Performing at GTX 780 Ti-like levels - we're getting ahead of ourselves - the $549 (£420) recommended retail price is consistent with the cheapest Tis listed on retailers such as Newegg.
GTX 970: A Smaller Chip Off The Bigger Block
Expanding the reach of the GM204 die is the GeForce GTX 970 GPU. Performance is hampered deliberately by deactivating three of the GTX 980's 16 SMM units, dropping the total shader count to 1,664 and texture units to 104. Core frequency is reduced to a peak 1,178MHz, as well, thus hobbling the top-end of the GPU by about 20 per cent. Cuts stop there; the backend remains exactly the same, so a reasonable guess infers gaming performance to be 10-15 per cent lower than the range-topping GPU.
Having fewer cores on tap reduces power consumption even further, down to 145W, which is wholly impressive for what remains a high-end GPU. Knowing that AMD has become ultra-aggressive with the pricing of the Radeon R9 290 and 290X GPUs in recent weeks, Nvidia is using the GTX 970 to counter their price-to-performance ratio.
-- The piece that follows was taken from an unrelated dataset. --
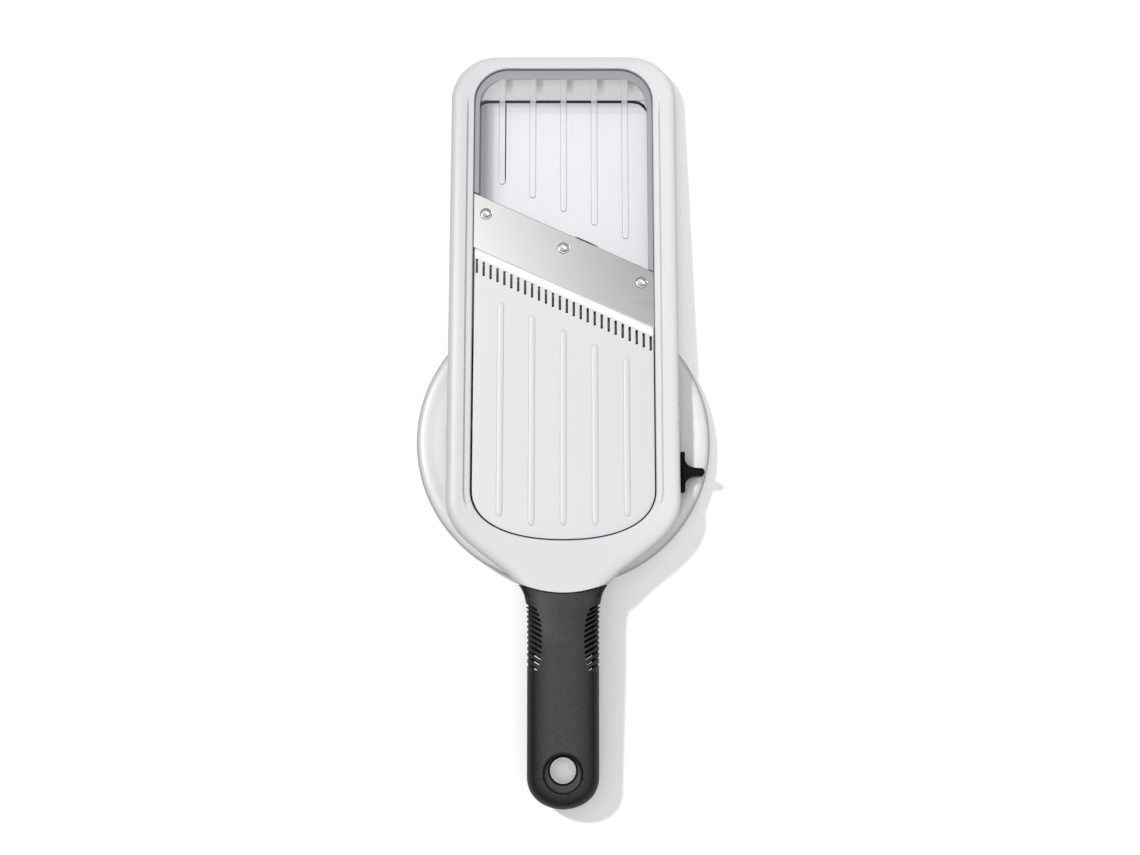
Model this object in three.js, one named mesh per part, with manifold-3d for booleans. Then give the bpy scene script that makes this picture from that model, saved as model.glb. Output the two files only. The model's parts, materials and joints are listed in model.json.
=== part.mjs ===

Reference GTX 970 cards start at $329 (£250) rising to £300 for well-overclocked retail examples, so if the performance promise holds true, the lower-spec Maxwell part could set a new standard for its class. Nvidia has also decided to retire the GTX 770, too, leaving a space for future Maxwell-based GPUs to slot into.
Architecture Summary
The GM204 GPU powering the GeForce GTX 980 and GTX 970 graphics cards enables Nvidia to do more with less. Performance is gained by increasing across-the-GPU efficiencies when compared to Kepler-powered GPUs. GM204 punches well above the weight suggested by the specifications while sipping on less power than is normal for premium GPUs.
Comparing the specifications of the GM204 is akin to looking at the horsepower and torque of a sports car without taking weight and aerodynamics into account. GTX 980 and GTX 970 certainly don't have the biggest single-card engines around, but they do make up for visceral shortfall by using a nimble, elegant design.